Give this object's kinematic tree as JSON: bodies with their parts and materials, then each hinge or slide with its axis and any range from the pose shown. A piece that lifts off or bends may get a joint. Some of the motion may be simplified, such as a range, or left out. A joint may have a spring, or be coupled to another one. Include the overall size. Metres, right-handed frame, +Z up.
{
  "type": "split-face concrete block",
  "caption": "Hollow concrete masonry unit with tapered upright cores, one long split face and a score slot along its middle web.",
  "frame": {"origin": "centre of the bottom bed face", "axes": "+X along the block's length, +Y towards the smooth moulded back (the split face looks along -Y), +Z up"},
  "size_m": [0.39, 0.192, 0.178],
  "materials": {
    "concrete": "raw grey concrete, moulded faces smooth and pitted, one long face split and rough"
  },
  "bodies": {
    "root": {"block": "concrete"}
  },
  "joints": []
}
·····
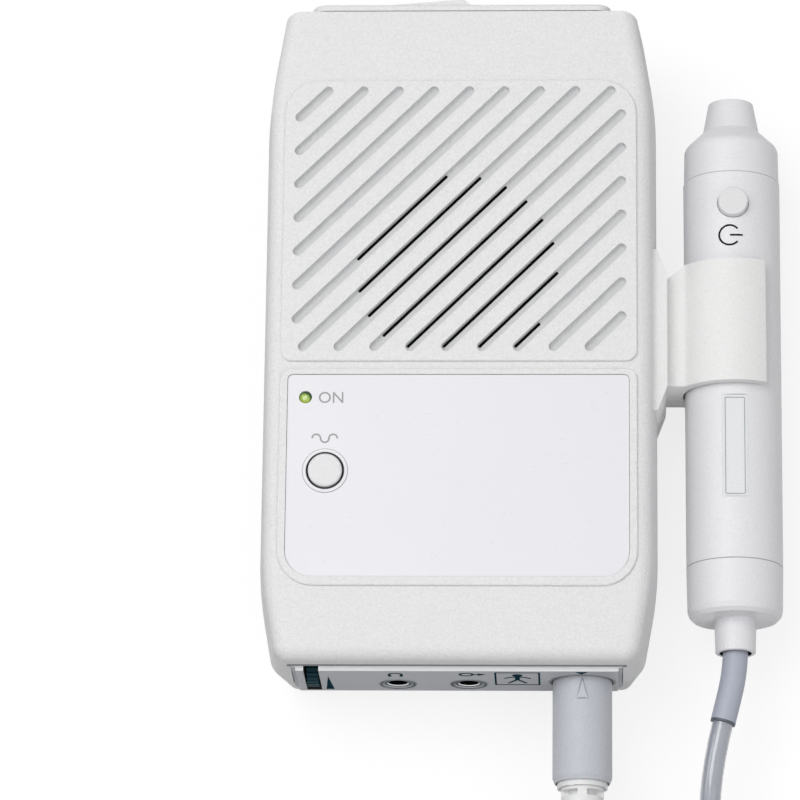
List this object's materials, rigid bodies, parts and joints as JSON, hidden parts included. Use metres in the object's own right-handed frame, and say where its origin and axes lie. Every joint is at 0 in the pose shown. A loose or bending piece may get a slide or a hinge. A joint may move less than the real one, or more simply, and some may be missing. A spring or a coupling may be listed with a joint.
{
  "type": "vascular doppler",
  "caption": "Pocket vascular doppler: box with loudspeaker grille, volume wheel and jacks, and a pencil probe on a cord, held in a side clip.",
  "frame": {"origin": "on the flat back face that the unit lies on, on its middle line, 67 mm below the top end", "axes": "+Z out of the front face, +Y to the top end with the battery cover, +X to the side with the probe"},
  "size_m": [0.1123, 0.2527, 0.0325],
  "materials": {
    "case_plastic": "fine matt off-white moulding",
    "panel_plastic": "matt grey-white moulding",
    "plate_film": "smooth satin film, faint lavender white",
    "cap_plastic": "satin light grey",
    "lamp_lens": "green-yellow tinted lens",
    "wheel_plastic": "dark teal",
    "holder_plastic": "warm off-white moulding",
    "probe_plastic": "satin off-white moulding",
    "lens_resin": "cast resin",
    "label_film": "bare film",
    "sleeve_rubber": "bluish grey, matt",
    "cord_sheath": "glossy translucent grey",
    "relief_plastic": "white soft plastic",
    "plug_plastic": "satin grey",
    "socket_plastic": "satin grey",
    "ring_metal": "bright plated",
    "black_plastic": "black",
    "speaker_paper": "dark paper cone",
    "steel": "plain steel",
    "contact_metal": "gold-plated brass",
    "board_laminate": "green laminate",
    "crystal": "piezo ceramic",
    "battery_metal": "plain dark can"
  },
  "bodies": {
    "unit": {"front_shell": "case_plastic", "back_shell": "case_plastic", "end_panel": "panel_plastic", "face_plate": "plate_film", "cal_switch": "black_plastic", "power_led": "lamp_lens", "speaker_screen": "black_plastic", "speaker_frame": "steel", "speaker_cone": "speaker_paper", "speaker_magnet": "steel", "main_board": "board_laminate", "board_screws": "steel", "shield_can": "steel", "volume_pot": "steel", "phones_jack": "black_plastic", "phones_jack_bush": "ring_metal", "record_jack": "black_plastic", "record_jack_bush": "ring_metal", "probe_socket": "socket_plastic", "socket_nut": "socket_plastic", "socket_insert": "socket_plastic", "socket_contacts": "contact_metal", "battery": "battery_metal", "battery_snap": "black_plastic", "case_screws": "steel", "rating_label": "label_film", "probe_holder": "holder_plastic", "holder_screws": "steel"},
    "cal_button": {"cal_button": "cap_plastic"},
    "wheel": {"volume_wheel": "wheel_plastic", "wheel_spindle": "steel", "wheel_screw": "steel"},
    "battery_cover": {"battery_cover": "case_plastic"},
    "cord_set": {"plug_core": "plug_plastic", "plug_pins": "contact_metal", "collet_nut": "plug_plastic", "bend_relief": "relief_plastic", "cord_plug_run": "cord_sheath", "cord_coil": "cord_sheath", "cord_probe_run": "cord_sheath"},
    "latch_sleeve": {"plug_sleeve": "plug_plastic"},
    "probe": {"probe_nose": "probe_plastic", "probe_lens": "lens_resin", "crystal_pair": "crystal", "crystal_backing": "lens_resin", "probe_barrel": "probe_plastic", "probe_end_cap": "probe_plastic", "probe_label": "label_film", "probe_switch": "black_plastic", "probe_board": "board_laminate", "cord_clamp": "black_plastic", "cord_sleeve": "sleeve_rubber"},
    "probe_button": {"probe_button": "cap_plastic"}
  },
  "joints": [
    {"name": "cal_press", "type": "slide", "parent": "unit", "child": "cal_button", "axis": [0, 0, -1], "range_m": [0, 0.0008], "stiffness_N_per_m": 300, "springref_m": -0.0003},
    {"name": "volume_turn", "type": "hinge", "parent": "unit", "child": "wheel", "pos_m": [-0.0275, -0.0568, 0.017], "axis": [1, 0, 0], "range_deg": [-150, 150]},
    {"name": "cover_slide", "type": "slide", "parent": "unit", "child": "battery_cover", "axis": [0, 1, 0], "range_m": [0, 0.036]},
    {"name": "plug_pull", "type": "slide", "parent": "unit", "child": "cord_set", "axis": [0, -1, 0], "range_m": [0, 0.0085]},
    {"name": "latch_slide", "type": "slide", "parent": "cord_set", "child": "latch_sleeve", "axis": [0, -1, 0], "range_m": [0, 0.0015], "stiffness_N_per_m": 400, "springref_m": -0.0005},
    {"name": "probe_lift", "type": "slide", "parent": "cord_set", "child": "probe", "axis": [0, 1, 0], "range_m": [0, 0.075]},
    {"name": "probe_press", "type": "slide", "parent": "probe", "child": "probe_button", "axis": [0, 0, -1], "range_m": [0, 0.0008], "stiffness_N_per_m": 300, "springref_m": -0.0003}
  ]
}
·····
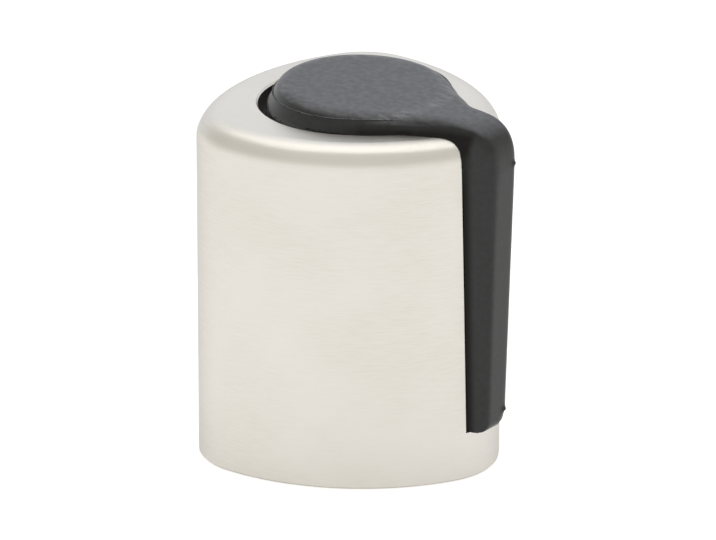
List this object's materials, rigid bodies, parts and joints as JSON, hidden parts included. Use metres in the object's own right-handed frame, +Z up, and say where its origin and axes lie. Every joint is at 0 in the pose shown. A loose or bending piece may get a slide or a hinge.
·····
== What needs to be done ==
Show the lines of the records that contain the word "hidden".

== Completed task ==
List this object's materials, rigid bodies, parts and joints as JSON, hidden parts included. Use metres in the object's own right-handed frame, and say where its origin and axes lie. Every joint is at 0 in the pose shown. A loose or bending piece may get a slide or a hinge. A joint may move less than the real one, or more simply, and some may be missing. A spring or a coupling may be listed with a joint.
List this object's materials, rigid bodies, parts and joints as JSON, hidden parts included. Use metres in the object's own right-handed frame, +Z up, and say where its origin and axes lie. Every joint is at 0 in the pose shown. A loose or bending piece may get a slide or a hinge.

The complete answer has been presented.